• **Requirement**: Read the listing below and copy out every line that holds "from".

• **Data shown**:
^^^^^^^^^^^^^^^^

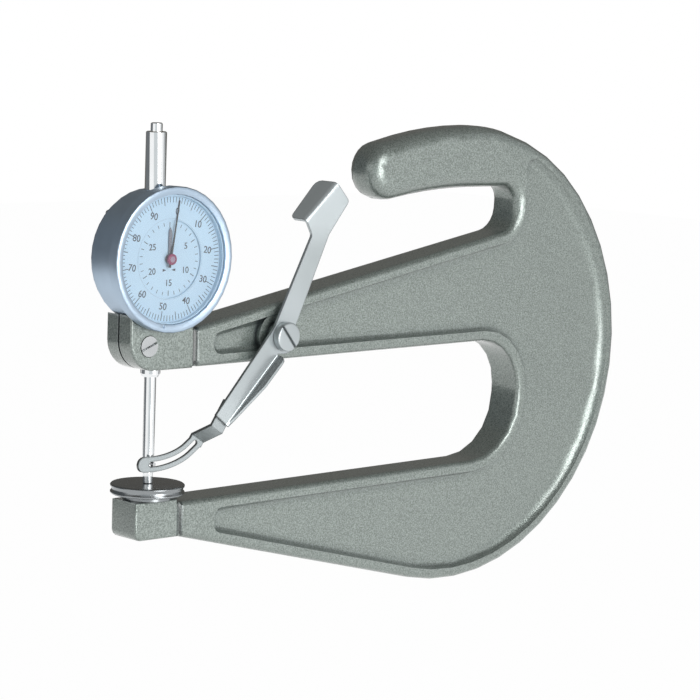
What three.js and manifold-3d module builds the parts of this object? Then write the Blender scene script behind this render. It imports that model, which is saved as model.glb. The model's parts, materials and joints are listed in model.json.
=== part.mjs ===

^^^^^^^^^^^^^^^^

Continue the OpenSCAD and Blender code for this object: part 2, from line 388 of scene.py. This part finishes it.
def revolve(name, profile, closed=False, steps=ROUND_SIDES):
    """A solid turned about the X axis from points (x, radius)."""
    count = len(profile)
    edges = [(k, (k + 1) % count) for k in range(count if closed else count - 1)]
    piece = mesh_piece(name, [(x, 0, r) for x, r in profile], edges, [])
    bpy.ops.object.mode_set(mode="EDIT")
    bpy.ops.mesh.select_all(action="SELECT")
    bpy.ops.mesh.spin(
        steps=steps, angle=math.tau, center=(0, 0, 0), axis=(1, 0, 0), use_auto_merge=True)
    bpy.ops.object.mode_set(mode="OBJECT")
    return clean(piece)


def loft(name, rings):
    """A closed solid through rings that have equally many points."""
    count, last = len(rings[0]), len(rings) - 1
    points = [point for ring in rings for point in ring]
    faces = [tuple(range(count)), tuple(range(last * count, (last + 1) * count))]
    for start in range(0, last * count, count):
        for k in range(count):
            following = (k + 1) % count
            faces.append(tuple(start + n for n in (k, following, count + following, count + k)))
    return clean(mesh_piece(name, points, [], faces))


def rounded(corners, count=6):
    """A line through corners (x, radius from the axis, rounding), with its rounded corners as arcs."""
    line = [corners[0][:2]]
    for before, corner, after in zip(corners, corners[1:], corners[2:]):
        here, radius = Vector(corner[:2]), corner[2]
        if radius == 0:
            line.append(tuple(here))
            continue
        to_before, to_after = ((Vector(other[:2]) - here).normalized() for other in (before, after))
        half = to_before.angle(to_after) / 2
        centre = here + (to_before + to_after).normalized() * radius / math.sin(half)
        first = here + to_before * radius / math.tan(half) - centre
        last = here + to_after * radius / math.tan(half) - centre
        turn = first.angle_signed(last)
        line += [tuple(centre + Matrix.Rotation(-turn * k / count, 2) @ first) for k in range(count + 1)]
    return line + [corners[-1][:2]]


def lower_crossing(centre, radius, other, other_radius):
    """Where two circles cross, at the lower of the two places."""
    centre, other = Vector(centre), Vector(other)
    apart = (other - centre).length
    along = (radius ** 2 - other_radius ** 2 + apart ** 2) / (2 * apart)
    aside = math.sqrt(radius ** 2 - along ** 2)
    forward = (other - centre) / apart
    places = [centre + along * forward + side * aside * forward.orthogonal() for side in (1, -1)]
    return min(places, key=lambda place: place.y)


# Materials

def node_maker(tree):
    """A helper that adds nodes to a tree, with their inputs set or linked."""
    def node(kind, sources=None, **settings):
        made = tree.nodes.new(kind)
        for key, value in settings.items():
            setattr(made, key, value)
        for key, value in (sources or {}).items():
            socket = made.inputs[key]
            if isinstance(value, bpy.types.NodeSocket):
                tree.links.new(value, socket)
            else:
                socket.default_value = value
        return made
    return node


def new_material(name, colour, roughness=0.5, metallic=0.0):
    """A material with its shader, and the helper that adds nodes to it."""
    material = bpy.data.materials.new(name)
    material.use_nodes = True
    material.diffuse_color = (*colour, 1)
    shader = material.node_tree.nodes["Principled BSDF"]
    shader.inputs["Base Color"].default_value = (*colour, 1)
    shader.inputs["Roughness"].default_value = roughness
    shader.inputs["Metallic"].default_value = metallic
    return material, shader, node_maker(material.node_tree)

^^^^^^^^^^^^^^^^

• **Final answer**:
Continue the OpenSCAD and Blender code for this object: part 2, from line 388 of scene.py. This part finishes it.
    """A solid turned about the X axis from points (x, radius)."""
    """A line through corners (x, radius from the axis, rounding), with its rounded corners as arcs."""